Having been involved with anarchism for some years now, it has come to my attention that we are getting nowhere. We have failed to install class-consciousness in the working class. Our ideas remain alien to proletarian workplaces, housing schemes and football stadiums (except Celtic Park where there are some fine revolutionaries). I think one of the main reasons for our marginalisation is that too many anarchists are middle class wankers, little rich kids or underclass wasters. Too many anarchists do not know how to relate to the working class because they do not understand their culture. It’s time that we sort out the real proletarian comrades from all the parasites that fuck up our movement. So I’ve devised this test to establish who is actually any use as a revolutionary. This is very serious and I hope that those who fail will put the movement first and have the decency to resign from anarchist politics. Good luck!
Part 1 – Personal information...
Q- When you were a kid, where did you go on holiday?
A- Butlins Wonderwest World
B- Blackpool
C- Camping in the Lake District
D- Tuscany
Q- Who did you support in Big Brother?
A- Bailiffs chored your telly back in March.
B- Definitely that Michelle, she was always getting her paps out.
C- You don’t have a television but you think it was great that Nadia won.
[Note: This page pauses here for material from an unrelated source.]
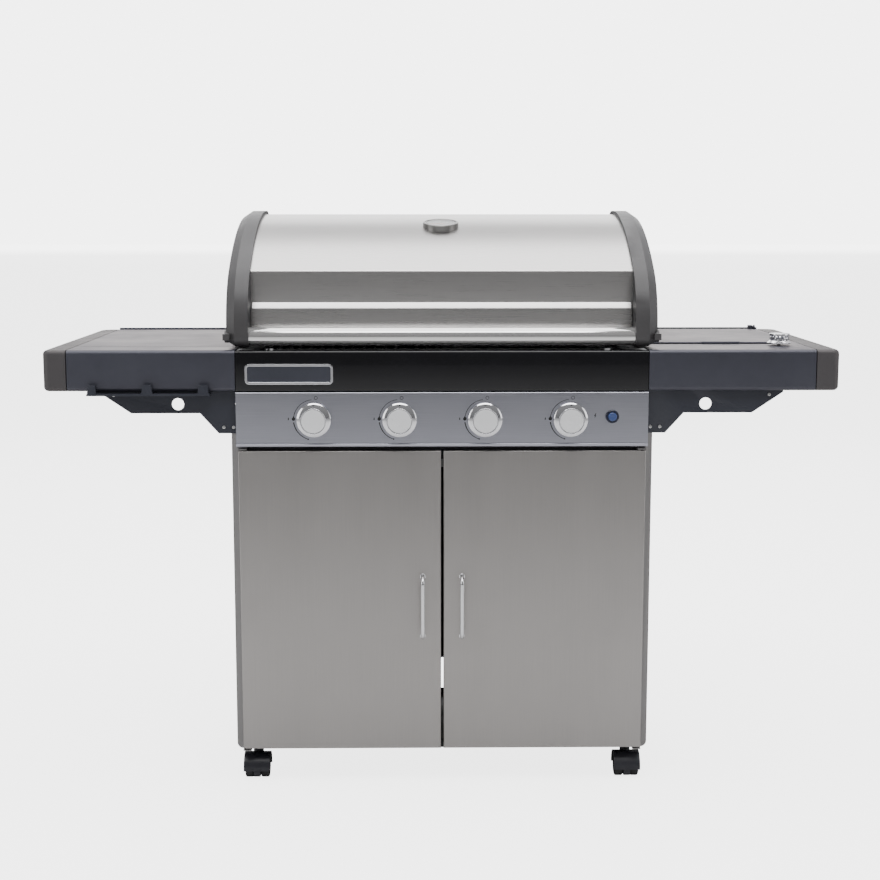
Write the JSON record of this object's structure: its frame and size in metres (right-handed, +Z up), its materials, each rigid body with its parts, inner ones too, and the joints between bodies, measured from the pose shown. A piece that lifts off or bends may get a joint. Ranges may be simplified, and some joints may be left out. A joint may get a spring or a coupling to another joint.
{
  "type": "gas barbecue grill",
  "caption": "Gas barbecue grill with hinged domed hood, burner knobs, side tables, side burner under a lid, and a cabinet with double doors on twin-wheel casters.",
  "frame": {"origin": "on the ground, at the middle of the footprint box", "axes": "+X right, +Y to the back, +Z up; the front faces -Y"},
  "size_m": [1.6398, 0.62, 1.206],
  "materials": {
    "hood_steel": "satin, horizontally brushed",
    "door_steel": "satin, vertically brushed",
    "panel_steel": "satin",
    "cap_cast": "painted grey casting",
    "handle_steel": "polished",
    "cart_paint": "satin grey",
    "inner_paint": "matt dark",
    "fascia_gloss": "gloss black enamel",
    "table_paint": "satin slate",
    "cap_plastic": "fine texture",
    "bracket_paint": "satin dark",
    "enamel": "vitreous enamel",
    "cast": "matt",
    "wire_chrome": "bright",
    "knob_chrome": "bright",
    "button_blue": "semi gloss",
    "igniter_plastic": "semi gloss",
    "brass_part": "machined",
    "burner_steel": "dull",
    "dial_glass": "clear",
    "needle_red": "matt",
    "gauge_steel": "polished rim",
    "caster_plastic": "moulded",
    "tread": "hard rubber",
    "zinc": "zinc plated",
    "galvanised": "zinc coated sheet"
  },
  "bodies": {
    "cart": {"left_side_panel": "cart_paint", "right_side_panel": "cart_paint", "base_shelf": "inner_paint", "rear_panel": "inner_paint", "front_rail": "inner_paint", "firebox": "enamel", "front_fascia": "fascia_gloss", "control_panel": "panel_steel", "gas_manifold": "zinc", "gas_valves": "brass_part", "burner_tubes": "burner_steel", "flame_tamers": "burner_steel", "cooking_grate": "cast", "griddle_plate": "cast", "warming_rack": "wire_chrome", "left_table_top": "table_paint", "right_table_top": "table_paint", "left_table_end_cap": "cap_plastic", "right_table_end_cap": "cap_plastic", "table_brackets": "bracket_paint", "tool_rail": "bracket_paint", "side_burner_bowl": "burner_steel", "side_burner_head": "brass_part", "side_burner_cap": "cast", "pan_support": "cast", "igniter_body": "igniter_plastic", "caster_plates": "zinc", "hood_hinge_pins": "zinc"},
    "hood": {"hood_shell": "hood_steel", "hood_end_cap_left": "cap_cast", "hood_end_cap_right": "cap_cast", "hood_handle": "handle_steel", "thermometer_case": "gauge_steel", "thermometer_glass": "dial_glass"},
    "needle": {"thermometer_needle": "needle_red"},
    "stem_1": {"valve_stem_1": "zinc"},
    "knob_1": {"burner_knob_1": "knob_chrome"},
    "stem_2": {"valve_stem_2": "zinc"},
    "knob_2": {"burner_knob_2": "knob_chrome"},
    "stem_3": {"valve_stem_3": "zinc"},
    "knob_3": {"burner_knob_3": "knob_chrome"},
    "stem_4": {"valve_stem_4": "zinc"},
    "knob_4": {"burner_knob_4": "knob_chrome"},
    "igniter_push": {"igniter_button": "button_blue"},
    "door_left": {"left_door": "door_steel", "left_door_handle": "handle_steel"},
    "door_right": {"right_door": "door_steel", "right_door_handle": "handle_steel"},
    "side_lid": {"side_burner_lid": "table_paint"},
    "side_valve_stem": {"side_stem": "zinc"},
    "side_knob": {"side_burner_knob": "knob_chrome"},
    "tray": {"grease_tray": "galvanised"},
    "caster_1": {"caster_body_1": "caster_plastic"},
    "wheels_1": {"caster_wheels_1": "tread"},
    "caster_2": {"caster_body_2": "caster_plastic"},
    "wheels_2": {"caster_wheels_2": "tread"},
    "caster_3": {"caster_body_3": "caster_plastic"},
    "wheels_3": {"caster_wheels_3": "tread"},
    "caster_4": {"caster_body_4": "caster_plastic"},
    "wheels_4": {"caster_wheels_4": "tread"}
  },
  "joints": [
    {"name": "hood_lift", "type": "hinge", "parent": "cart", "child": "hood", "pos_m": [0, 0.258, 0.948], "axis": [-1, 0, 0], "range_deg": [0, 80]},
    {"name": "needle_turn", "type": "hinge", "parent": "hood", "child": "needle", "pos_m": [0, -0.01472, 1.17655], "axis": [0, 0.1908, -0.9816], "range_deg": [0, 250], "stiffness_Nm_per_rad": 0.0003, "springref_deg": -40.11},
    {"name": "stem_1_turn", "type": "hinge", "parent": "cart", "child": "stem_1", "pos_m": [-0.2648, -0.27, 0.779], "axis": [0, -1, 0], "range_deg": [0, 165]},
    {"name": "knob_1_push", "type": "slide", "parent": "stem_1", "child": "knob_1", "axis": [0, 1, 0], "range_m": [0, 0.003], "stiffness_N_per_m": 600, "springref_m": -0.004},
    {"name": "stem_2_turn", "type": "hinge", "parent": "cart", "child": "stem_2", "pos_m": [-0.0883, -0.27, 0.779], "axis": [0, -1, 0], "range_deg": [0, 165]},
    {"name": "knob_2_push", "type": "slide", "parent": "stem_2", "child": "knob_2", "axis": [0, 1, 0], "range_m": [0, 0.003], "stiffness_N_per_m": 600, "springref_m": -0.004},
    {"name": "stem_3_turn", "type": "hinge", "parent": "cart", "child": "stem_3", "pos_m": [0.0883, -0.27, 0.779], "axis": [0, -1, 0], "range_deg": [0, 165]},
    {"name": "knob_3_push", "type": "slide", "parent": "stem_3", "child": "knob_3", "axis": [0, 1, 0], "range_m": [0, 0.003], "stiffness_N_per_m": 600, "springref_m": -0.004},
    {"name": "stem_4_turn", "type": "hinge", "parent": "cart", "child": "stem_4", "pos_m": [0.2648, -0.27, 0.779], "axis": [0, -1, 0], "range_deg": [0, 165]},
    {"name": "knob_4_push", "type": "slide", "parent": "stem_4", "child": "knob_4", "axis": [0, 1, 0], "range_m": [0, 0.003], "stiffness_N_per_m": 600, "springref_m": -0.004},
    {"name": "igniter_press", "type": "slide", "parent": "cart", "child": "igniter_push", "axis": [0, 1, 0], "range_m": [0, 0.004], "stiffness_N_per_m": 400, "springref_m": -0.005},
    {"name": "left_door_swing", "type": "hinge", "parent": "cart", "child": "door_left", "pos_m": [-0.415, -0.2725, 0.394], "axis": [0, 0, -1], "range_deg": [0, 110]},
    {"name": "right_door_swing", "type": "hinge", "parent": "cart", "child": "door_right", "pos_m": [0.415, -0.2725, 0.394], "axis": [0, 0, 1], "range_deg": [0, 110]},
    {"name": "side_lid_lift", "type": "hinge", "parent": "cart", "child": "side_lid", "pos_m": [0.6, 0.26, 0.93], "axis": [-1, 0, 0], "range_deg": [0, 100]},
    {"name": "side_stem_turn", "type": "hinge", "parent": "cart", "child": "side_valve_stem", "pos_m": [0.717, -0.169, 0.91], "axis": [0, 0, 1], "range_deg": [0, 165]},
    {"name": "side_knob_push", "type": "slide", "parent": "side_valve_stem", "child": "side_knob", "axis": [0, 0, -1], "range_m": [0, 0.003], "stiffness_N_per_m": 1000, "springref_m": -0.005},
    {"name": "tray_draw", "type": "slide", "parent": "cart", "child": "tray", "axis": [0, 1, 0], "range_m": [0, 0.3]},
    {"name": "caster_1_swivel", "type": "hinge", "parent": "cart", "child": "caster_1", "pos_m": [-0.396, -0.222, 0.06], "axis": [0, 0, 1], "continuous": true},
    {"name": "wheels_1_roll", "type": "hinge", "parent": "caster_1", "child": "wheels_1", "pos_m": [-0.396, -0.242, 0.025], "axis": [1, 0, 0], "continuous": true},
    {"name": "caster_2_swivel", "type": "hinge", "parent": "cart", "child": "caster_2", "pos_m": [0.396, -0.222, 0.06], "axis": [0, 0, 1], "continuous": true},
    {"name": "wheels_2_roll", "type": "hinge", "parent": "caster_2", "child": "wheels_2", "pos_m": [0.396, -0.242, 0.025], "axis": [1, 0, 0], "continuous": true},
    {"name": "caster_3_swivel", "type": "hinge", "parent": "cart", "child": "caster_3", "pos_m": [-0.396, 0.118, 0.06], "axis": [0, 0, 1], "continuous": true},
    {"name": "wheels_3_roll", "type": "hinge", "parent": "caster_3", "child": "wheels_3", "pos_m": [-0.396, 0.138, 0.025], "axis": [1, 0, 0], "continuous": true},
    {"name": "caster_4_swivel", "type": "hinge", "parent": "cart", "child": "caster_4", "pos_m": [0.396, 0.118, 0.06], "axis": [0, 0, 1], "continuous": true},
    {"name": "wheels_4_roll", "type": "hinge", "parent": "caster_4", "child": "wheels_4", "pos_m": [0.396, 0.138, 0.025], "axis": [1, 0, 0], "continuous": true}
  ]
}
It was a real blow for popular acceptance of marginalised minorities.
D- You were watching a documentary on the Discovery Channel because Anthony had a geography assignment on volcanoes.
Q- Your dream date would involve...
A- Shagging Cat from Eastenders in the home dug out at Ibrox.
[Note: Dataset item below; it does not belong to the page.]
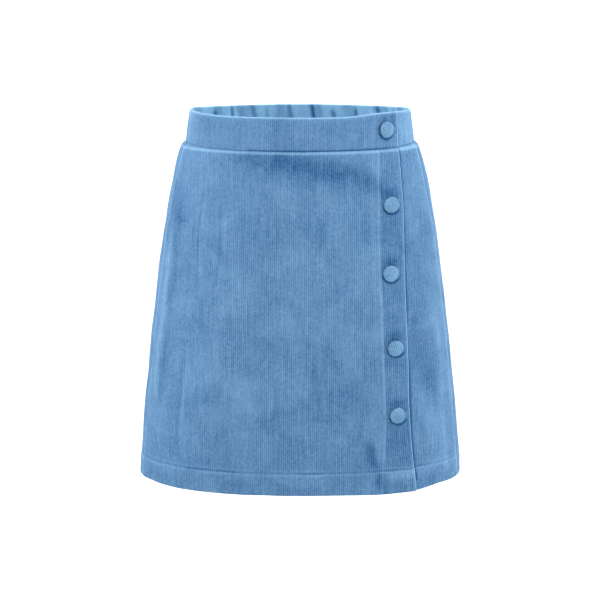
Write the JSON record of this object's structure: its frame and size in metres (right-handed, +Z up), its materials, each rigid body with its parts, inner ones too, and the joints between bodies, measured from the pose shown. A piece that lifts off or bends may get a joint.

B- A few pints down the local with Gail Porter.
C- Drinking herbal tea with Tracy Emin and two lesbian friends.
D- Overthrowing the government in Equatorial Guinea.
Q- What do you do when you’re feeling unwell?
A- Scram tae big Malky’s fae a ten score tae jag, then straight doon the clap tae check oot if ye’ve goat the AIDS ken?
B- Alka-seltzers and a big fry normally put you right but failing that it’s hair of the dog with the lads from work.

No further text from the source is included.